L’irresponsabilité peut, en principe, être juridiquement pertinente pour tout type d’infraction, indépendamment de la gravité du délit, dès lors qu’il existe des indices que l’auteur, au moment des faits, souffrait d’un trouble psychique pathologique, d’un trouble profond de la conscience, d’une déficience intellectuelle ou d’un autre grave trouble psychologique. Elle joue cependant un rôle particulièrement important pour les infractions les plus graves, du fait des conséquences majeures pour l’auteur et la victime, ce qui implique un examen particulièrement attentif. Le tribunal est tenu d’examiner, même pour des délits mineurs, s’il existe une irresponsabilité dès lors que des indices pertinents apparaissent.
Comment l’irresponsabilité est-elle évaluée en droit civil ?
En droit civil, l’irresponsabilité est particulièrement importante pour la capacité délictuelle (§ 827 BGB). Une personne n’est pas civilement responsable si elle se trouve en état d’inconscience ou de trouble temporaire des facultés mentales et ne peut ainsi être tenue pour responsable d’un dommage causé. Les enfants de moins de sept ans sont en outre considérés comme toujours irresponsables selon § 828, al. 1 BGB. L’appréciation se fait alors, comme en droit pénal, avec le concours d’une expertise médicale. Contrairement au droit pénal, la responsabilité civile n’est toutefois pas exclue dans tous les cas, car il peut subsister – par exemple par l’intermédiaire d’une assurance ou par l’obligation de tiers à réparation – des droits à indemnisation.
Quel est le rôle des expertises psychiatriques dans la constatation de l’irresponsabilité ?
Les expertises psychiatriques ou psychologiques sont d’une importance centrale lors de l’évaluation judiciaire de l’irresponsabilité. Elles doivent fournir au tribunal une base de décision solide concernant l’existence, chez la personne mise en cause, au moment des faits, de troubles pertinents de la capacité intellectuelle ou d’autocontrôle. Ces expertises prennent en compte les données médicales, l’anamnèse, le déroulé des faits ainsi que le comportement avant, pendant et après l’infraction. Elles comportent, en plus d’un diagnostic détaillé, une appréciation juridique sur la capacité de l’auteur de comprendre l’injustice de l’acte ou d’agir en conséquence. Le tribunal n’est pas lié par l’expertise mais doit motiver de façon substantielle tout écart avec l’avis de l’expert.

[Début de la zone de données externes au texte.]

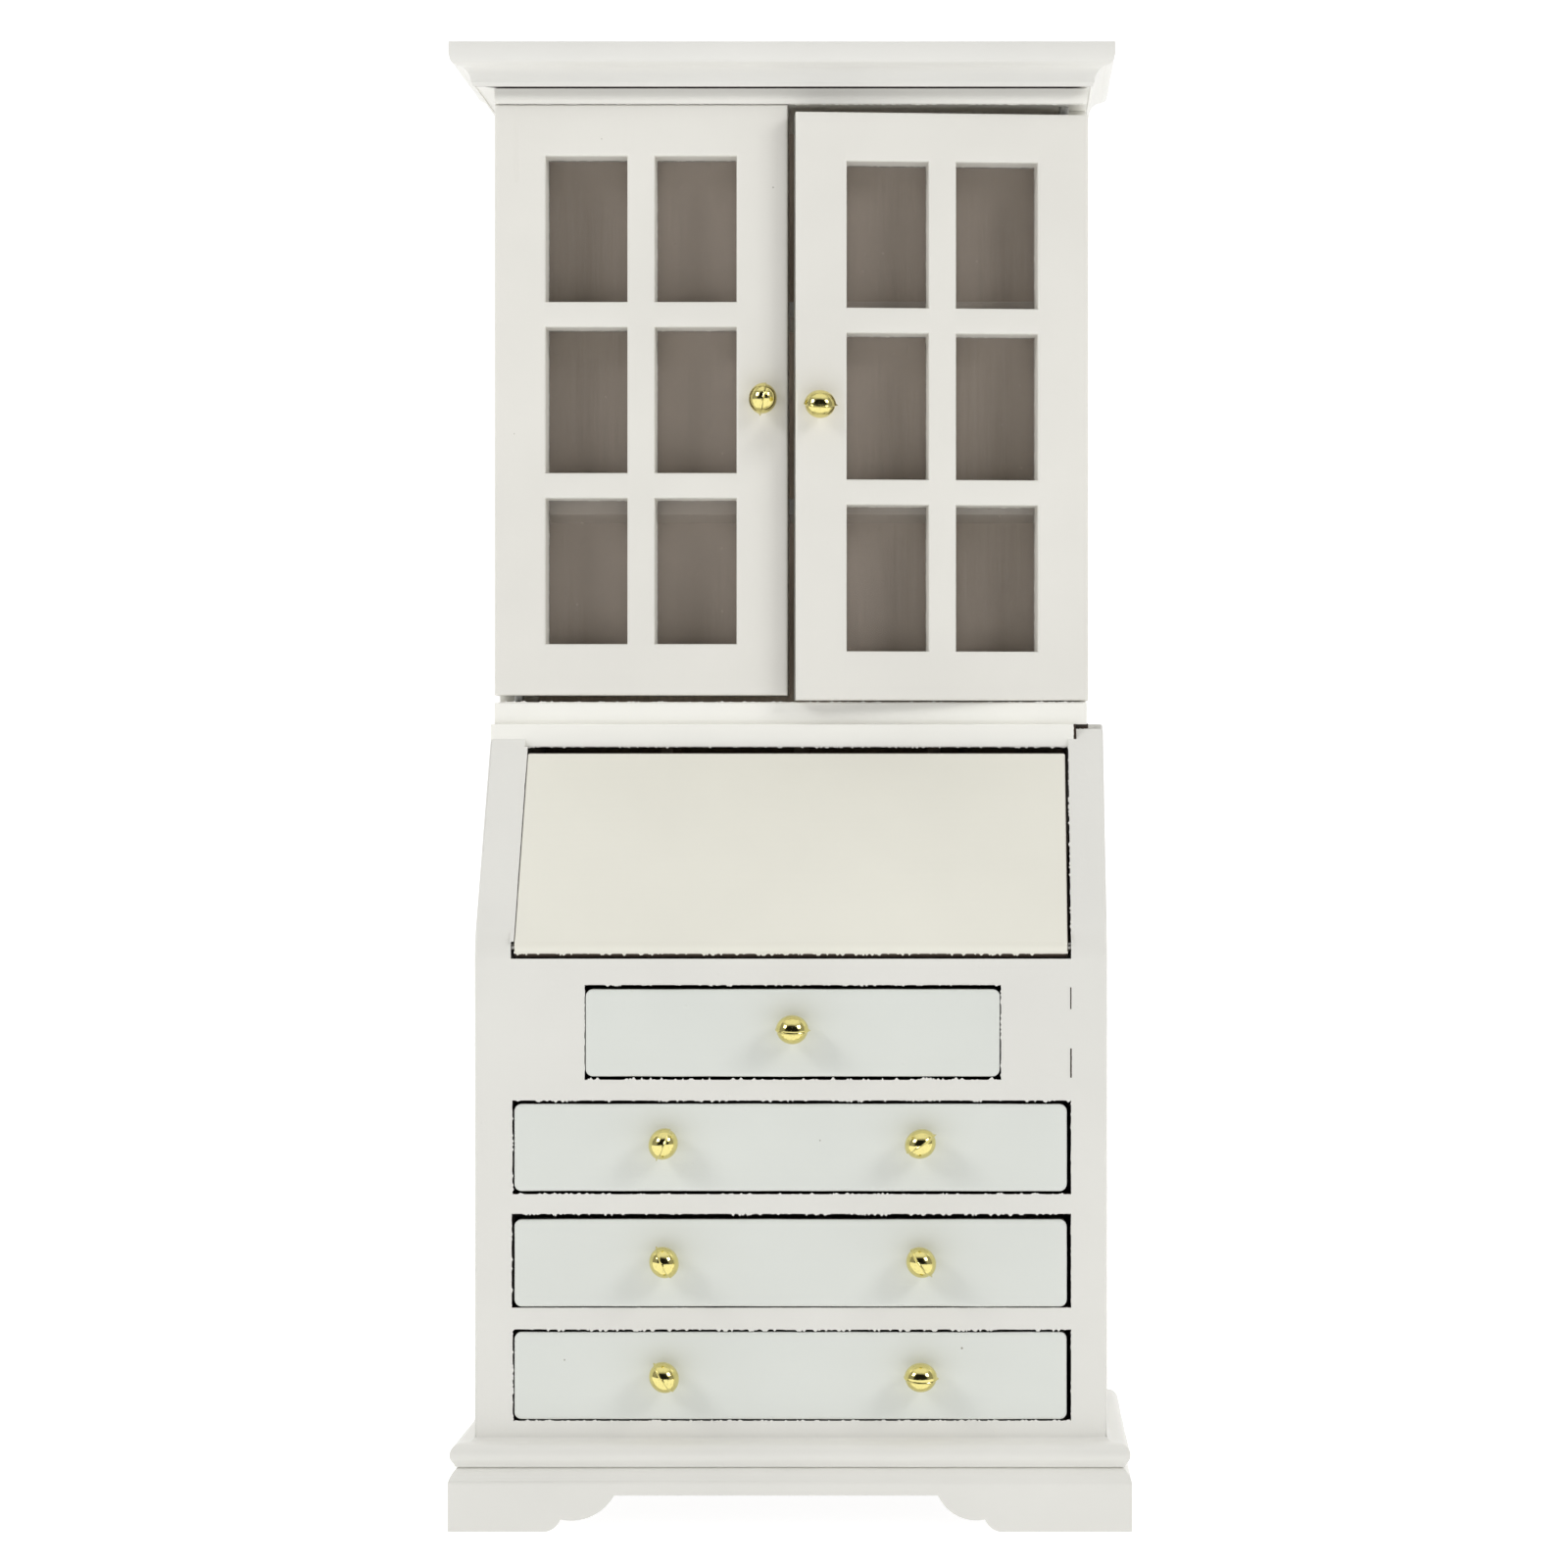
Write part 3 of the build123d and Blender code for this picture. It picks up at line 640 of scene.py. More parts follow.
def rounded_rectangle(low, high, radius, steps=6):
    """Anticlockwise outline of a rectangle with round corners, each a quarter circle."""
    t = np.linspace(0, math.pi / 2, steps + 1)
    quarter = np.stack([np.cos(t), np.sin(t)], axis=1) * radius
    turned = [quarter]
    for _ in range(3):
        turned.append(np.stack([-turned[-1][:, 1], turned[-1][:, 0]], axis=1))
    centres = [
        (high[0] - radius, high[1] - radius), (low[0] + radius, high[1] - radius),
        (low[0] + radius, low[1] + radius), (high[0] - radius, low[1] + radius),
    ]
    return np.concatenate([arc + np.array(centre) for arc, centre in zip(turned, centres)])


def smooth_noise(count, waves, generator):
    """A smooth random line of values of about -1 to 1: sines of random phase, fewer and stronger first."""
    s = np.linspace(0, 2 * math.pi, count)
    orders = np.arange(1, waves + 1)
    phases = generator.uniform(0, 2 * math.pi, waves)
    weights = 1 / np.sqrt(orders)
    wave = np.sin(s[:, None] * orders[None] + phases[None]) * weights[None]
    return wave.sum(axis=1) / weights.sum() * 2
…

L’irresponsabilité est-elle identique à la responsabilité pénale diminuée ?
L’irresponsabilité et la responsabilité pénale diminuée sont deux notions juridiquement distinctes. L’irresponsabilité au sens du § 20 StGB signifie que la personne concernée n’encourt aucune culpabilité au moment des faits et n’est donc pas punissable pénalement. Une responsabilité pénale diminuée selon § 21 StGB existe lorsque la capacité du délinquant à comprendre l’injustice de son acte ou à agir en fonction de cette compréhension est fortement, mais non totalement, altérée. Dans ce cas, l’auteur reste pénalement responsable, mais le tribunal peut atténuer la peine. La distinction se fonde sur l’expertise médicale et psychologique et est déterminante pour la conséquence juridique.
L’irresponsabilité peut-elle être écartée si l’auteur s’est lui-même mis dans cet état ?
Lorsqu’une personne se met intentionnellement ou par négligence dans un état d’irresponsabilité — par exemple suite à la consommation de toxiques, de médicaments ou de drogues — s’applique, sous certaines conditions, le principe dit de « actio libera in causa ». Cela signifie que l’irresponsabilité au sens du § 20 StGB ne s’applique pas si l’auteur a volontairement provoqué cet état pour commettre l’infraction, ou si la commission de l’acte était au moins prévisible et évitable. Le tribunal examine alors si l’auteur disposait encore d’une marge de manœuvre au moment de l’infraction et dans quelle mesure l’état imputable à lui-même a été causal. La portée de cette règle requiert cependant une analyse juridique nuancée et un examen approfondi des faits.